Dossier : plus d’un Français sur 8 vit avec moins de 964 euros par mois
A cause d'un accident de parcours, professionnel ou personnel, ils perdent leur emploi,
un chômage longue durée. Ils n'ont plus assez d'argent et se retrouvent privés de
logement. En France, ce sont 8,6 millions de personnes qui vivent chaque mois avec
moins de 964 euros, le seuil de pauvreté. Pire depuis la crise, le Secours Catholique
note, dans son dernier rapport, une augmentation de la très grande pauvreté. Plus
de 2 millions de Français ne disposent que de 640 euros chaque mois.
Qui cela
concerne-t-il ? En 2011, le Secours Catholique a aidé 1 422 000 personnes dont 668
000 enfants. Le nombre d'enfants pauvres n'avait pas été si élevé depuis la fin des
années 70. Les pauvres, ce sont également les jeunes, un sur cinq, les plus de 55
ans qui ne retrouvent plus d’emploi et de plus en plus de familles, en particulier
monoparentales.
Bernard Schrick est le directeur de l'action « France
» du Secours Catholique. Il nous explique ce que veut dire être pauvre aujourd’hui.
Il est interrogé par Marie Duhamel
En
dix ans, le secours catholique note un ancrage de la pauvreté. « Alors qu’en 2001,
la situation de pauvreté apparaît comme la conséquence immédiate d’une difficulté,
soit familiale soit liée à l’emploi, en 2011, pour 65 % des ménages rencontrés, cette
situation apparaît installée durablement, c’est-à-dire n’étant pas la conséquence
immédiate d’une difficulté », indique la Caritas France. « Les situations de précarité
perdurent, se transmettant parfois de génération en génération ».
Construire
le vivre ensemble suppose de donner à chacun un capital de confiance
Chaque
année, le Secours Catholique apporte une aide d’urgence aux personnes fragiles, mais
aussi une aide qualitative, d’accompagnement pour que les plus pauvres puissent se
remettre dans une dynamique positive. Aujourd’hui, explique Bernard Schrick, « beaucoup
de personnes ont du mal à croire que, oui, demain on peut retrouver un emploi, avoir
des minima sociaux pour vivre et non plus survivre ». En outre, ce travail de
confiance peut initier un cercle vertueux. « Les personnes en difficulté ne sont pas
des fardeaux, mais une richesse, explique-t-il, et c’est en mobilisant les énergies
et la capacité créatrice de ces personnes que l’on peut collectivement s’en sortir.

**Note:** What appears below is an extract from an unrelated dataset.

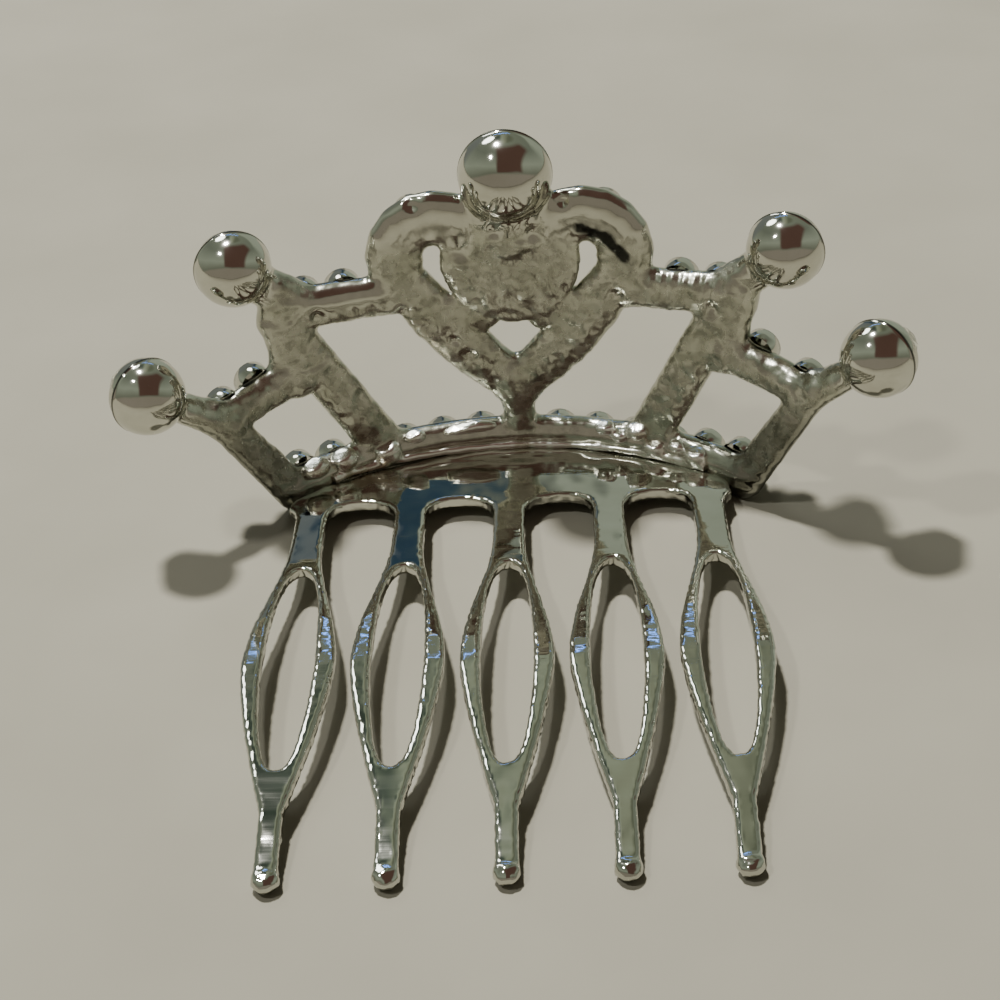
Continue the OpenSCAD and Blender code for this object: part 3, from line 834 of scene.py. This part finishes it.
def cast_share(u, w, d):
    """Roughness lies on the backs. The balls and the tops of the lobes are polished."""
    lobe_top = np.clip((w - LOBE[1] - LOBE_FROM) / LOBE_FADE, 0, 1)
    lobe_top = lobe_top * (np.abs(u) > LOBE_SPAN[0]) * (np.abs(u) < LOBE_SPAN[1])
    ball = np.zeros(len(u))
    for ball_u, ball_w, radius in BALLS:
        inside = radius + BALL_OUT - np.hypot(u - ball_u, w - ball_w)
        ball = np.maximum(ball, np.clip(inside / BALL_FADE, 0, 1))
    groove = soft_box(GROOVE, (6, 4), u, w)
    on_band = np.exp(-((w - BAND_W) / BAND_POLISH_HALF) ** 6)
    return (back_share(d) * (1 - LOBE_POLISH * lobe_top) * (1 - ball) * (1 - GROOVE_POLISH * groove)
            * (1 - BAND_POLISH * on_band))


def knob_share(u, w, d):
    """1 on top of each lump, and 0 away from them."""
    knobs = np.zeros(len(u))
    for at_u, at_w, radius in LUMPS:
        knobs = np.maximum(knobs, np.exp(-(np.hypot(u - at_u, w - at_w) / radius) ** 2) * (d < 0))
    return knobs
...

On porte un message d’espérance, mais on peine à le faire entendre, car les gens sont
en situation de précarité depuis trop longtemps ».
Le regard de l’autre
Sur
son site internet, le Secours Catholique affirme que « l’expérience de la pauvreté
est d’autant plus difficile à vivre que le regard s’est durci sur les personnes en
difficulté. En ces temps de crise, elles sont les boucs émissaires faciles d’une société
fragilisée ». Mais comment aider une personne vulnérable et dépasser la peur que peut
provoquer celui qui se trouve en difficulté ? Bernard Schrick estime que seule la
rencontre, le dialogue et la connaissance permet d’échapper à une stigmatisation.
« Il faut craindre la pauvreté, mais pas les pauvres », affirme-t-il.
Enfin
l’association soumet dans son rapport une liste de propositions aux autorités :
-
développement de l’offre de formation qualifiante tout au long de la vie. - renforcement
des moyens de Pôle emploi pour l’accompagnement dans la durée des demandeurs d’emploi. -
augmentation du RSA de 25 % durant le quinquennat. - création d’une allocation
de soutien à l’autonomie des jeunes de moins de 25 ans. - garantie d’un accueil
inconditionnel de toute personne, quelle que soit sa situation administrative, tout
au long de l’année. - construction de 500 000 logements par an dont 150 000 logements
sociaux. - mise en place d’un “bouclier énergétique” pour les personnes en difficulté
qui concernerait les dépenses de toutes formes d’énergie. - restauration du droit
au travail pour les demandeurs d’asile.